The neural network is then trained using one of the supervised learning algorithms (of which the best known example is back propagation, devised by Rumelhart et. al., 1986), which uses the data to adjust the network's weights and thresholds so as to minimize the error in its predictions on the training set. If the network is properly trained, it has then learned to model the (unknown) function that relates the input variables to the output variables, and can subsequently be used to make predictions where the output is not known.

Conclusion

The computing world has a lot to gain from neural networks. Their ability to learn by example makes them very flexible and powerful. Furthermore there is no need to devise an algorithm in order to perform a specific task; i.e. there is no need to understand the internal mechanisms of that task. They are also very well suited for real time systems because of their fast response and computational times which are due to their parallel architecture.

Neural networks also contribute to other areas of research such as neurology and psychology. They are regularly used to model parts of living organisms and to investigate the internal mechanisms of the brain.

Perhaps the most exciting aspect of neural networks is the possibility that some day 'conscious' networks might be produced. There are a number of scientists arguing that consciousness is a 'mechanical' property and that 'conscious' neural networks are a realistic possibility.

Finally, I would like to state that even though neural networks have a huge potential we will only get the best of them when they are integrated with computing, AI, fuzzy logic and related subjects.

Recommended Textbooks

Bishop, C. (1995). Neural Networks for Pattern Recognition. Oxford: University Press. Extremely well-written, up-to-date. Requires a good mathematical background, but rewards careful reading, putting neural networks firmly into a statistical context.

Carling, A. (1992). Introducing Neural Networks. Wilmslow, UK: Sigma Press. A relatively gentle introduction. Starting to show its age a little, but still a good starting point.

Fausett, L. (1994). Fundamentals of Neural Networks. New York: Prentice Hall. A well-written book, with very detailed worked examples to explain how the algorithms function.
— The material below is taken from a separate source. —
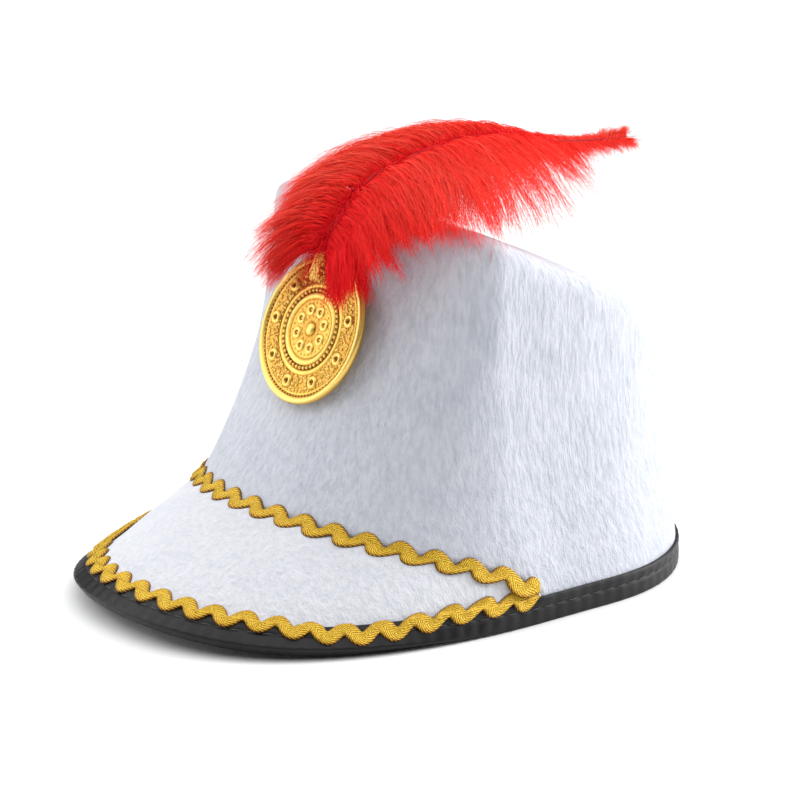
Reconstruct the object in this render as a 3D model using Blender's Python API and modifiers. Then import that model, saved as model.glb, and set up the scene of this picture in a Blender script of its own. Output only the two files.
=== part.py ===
"""A costume guard hat, built from its separate pieces.

A tall felt crown leans back above a moulded felt peak. A black binding runs right round the lower
edge. One wavy gold trim covers the join of crown and peak, and another follows the peak's edge.
A round cast medallion with a bail sits high on the front, and a feather stands up behind it.

The hat faces -Y, the wearer's left is +X, and it stands at z = 0 on the back of its binding.
The origin is under the middle of the hat's length and width. All lengths are in metres.

A place on the hat's outline is a station: 0 is the centre of the back, 1 the back of the
straight side, 2 the front of the straight side where the peak begins, 3 the centre of the front.
Stations past 3, and below 0, are on the wearer's right.
"""
import math

import bmesh
import bpy
import numpy as np
from mathutils import Matrix

# Felt
FELT_THICKNESS = 0.0018
CLEARANCE = 0.0003
JOIN_GAP = 0.0010

# Crown
CROWN_WIDTH = 0.1686
CROWN_HEIGHT = 0.1400
SIDE_RUN = 0.0306
FRONT_REACH = 0.0826
BACK_REACH = 0.0716
BAND_HEIGHT = 0.0100
TOP_SLOPE_DEG = 25.0
TOP_DOME = 0.0030
TOP_ROUND = 0.0110
FRONT_ROUNDNESS = 1.95
BACK_ROUNDNESS = 2.25

# The crown's wall from the band (0) to the front corner of its top (1), as shares of
# FRONT_REACH, BACK_REACH and half of CROWN_WIDTH
WALL_SECTIONS = (
    {"up": 0.00, "front": 1.000, "back": 1.000, "width": 1.000},
    {"up": 0.25, "front": 0.713, "back": 1.070, "width": 0.838},
    {"up": 0.50, "front": 0.487, "back": 1.065, "width": 0.765},
    {"up": 0.75, "front": 0.321, "back": 0.980, "width": 0.758},
    {"up": 1.00, "front": 0.216, "back": 0.815, "width": 0.758},
)

# Peak
PEAK_REACH = 0.1207
PEAK_ROUNDNESS = 2.27
PEAK_LIFT = 0.0057
PEAK_LIFT_EASE = 5.0
PEAK_EDGE_SLOPE_DEG = 36.0
PEAK_EDGE_EASE = 0.75
PEAK_DROOP = 0.40
JOIN_HEIGHT = 0.0347
JOIN_EASE = 0.72

# Edge binding
BINDING_THICKNESS = 0.0009
BINDING_OUTER_FLANGE = 0.0084
BINDING_INNER_FLANGE = 0.0050
SEAM_HEIGHT = 0.0046
SEAM_DEPTH = 0.0004

# Wavy trims
TRIM_WIDTH = 0.0044
TRIM_THICKNESS = 0.0008
TRIM_WAVE = 0.0123
TRIM_SWING = 0.0022
TRIM_STAND = 0.0005
CROWN_TRIM_DROP = 0.0009
PEAK_TRIM_RISE = 0.0092
PEAK_TRIM_SAG = 0.0046
PEAK_TRIM_SAG_STATION = 2.36
PEAK_TRIM_SAG_SPREAD = 0.27
TRIM_OVERLAP = 0.0300
TRIM_SETTLE = 0.0150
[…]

Haykin, S. (1994). Neural Networks: A Comprehensive Foundation. New York: Macmillan Publishing. A comprehensive book, with an engineering perspective. Requires a good mathematical background, and contains a great deal of background theory.

Patterson, D. (1996). Artificial Neural Networks. Singapore: Prentice Hall. Good wide-ranging coverage of topics, although less detailed than some other books.

Ripley, B.D. (1996). Pattern Recognition and Neural Networks. Cambridge University Press. A very good advanced discussion of neural networks, firmly putting them in the wider context of statistical modeling.